1.) durch bieno nach rovegro auf den berg bis es nicht mehr weitergeht. heißt glaube ich cicogna. das ist der hausberg des mergozzos, also ein muss   
die höhenmeter weiß ich nicht mehr genau aber > 500 waren es glaube ich schon.

2.) einmal rund um den benachbarten lago di orta.

grüße tilo


----------



## gerdi1 (31. Mai 2005)

Ich war nach Himmelfahrt da. Wir haben auf dem Campingplatz eine Karte gekauft, auf der auch Radwege eingezeichnet sind gekauft.
.................mit viel Spürsinn findest du die eventuell auch. Ansonsten kannst du auf den vorbeschriebenen Hausberg fahren, da gibts ein paar schöne Wege. Wir haben uns leider beim Einstieg geirrt und durften eine Stunde nach oben schieben.
Ansonsten die DH in Stresa (war zu als wir da waren) oder wie auch schon erwähnt die Straße, viel mehr haben wir auch nicht gefunden.
Trozdem viel Spaß und Erholung
Gerdi


----------



## nimmersatt (31. Mai 2005)

ich bin mal so frei und verweise auf alfio, der gelegentlich hier reinschaut
http://www.mtb-news.de/forum/member.php?u=42017
auf seiner homepage sind auch ein paar Sachen etwas nördlich beschrieben

ich war im April am Lago di Mergozzo zum Klettern ( sehr kleines Gebiet) und Anfang Mai mal mit dem Rad am Monte Zeda, das ist von unten allerdings eine eher happige Sache...

Im Eggenberger Tessin Führer sind auch ein paar Sachen in der Gegend drin, der Schwerpunkt liegt aber schon nördlich


----------



## radsportnils (2. Juni 2005)

... hey super ...danke fuer die tipps.  

 morgen gehts ab in den sueden .....     

gruss stephan


----------



## [email protected] (26. Februar 2010)

Wow. Die Bilder sind superschön. Meine Frau und ich werden wohl im Sommer zwei Wochen auf der Alpe Archia am Lago Maggiore verbringen - ich will da auf jeden Fall radeln gehen. Nehme wohl mein HT mit, und lasse den DH Panzer zu Hause.  
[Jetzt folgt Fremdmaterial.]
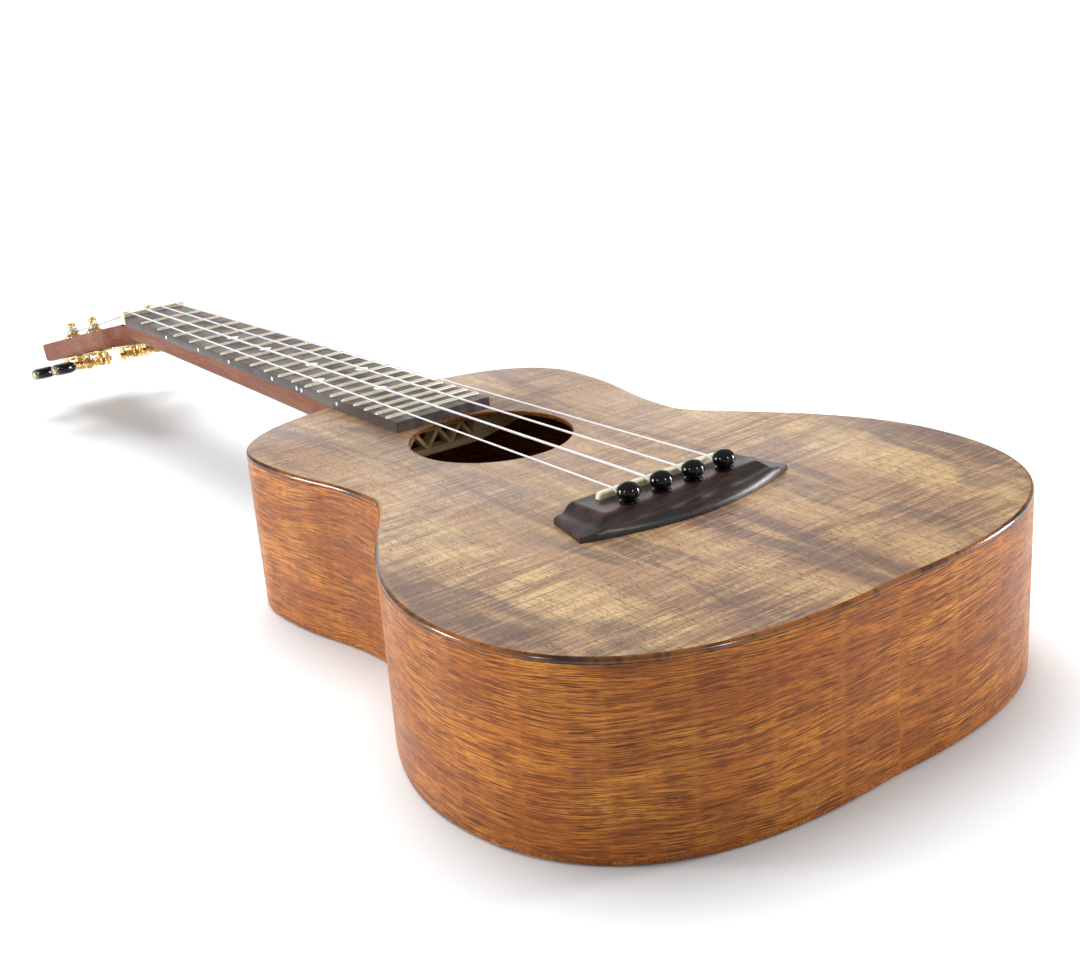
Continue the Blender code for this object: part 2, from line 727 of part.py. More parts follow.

Der Monte Zeda sieht auf jeden Fall spannend aus. Ich hoffe, da gibt es viele Singletracks und eher wenig Strasse!?


----------



## lopez (29. August 2016)

Servus, 
sorry, wenn ich so einen alten Fred wieder ausgrabe . 
Können ein paar von euch zwischenzeitlich von ein paar schönen Trails berichten? 
Laut http://www.stresa-mottarone.it/home_eng.htm ist die Seilbahn seit August wieder geöffnet. 

Viele Grüße
Lopez


----------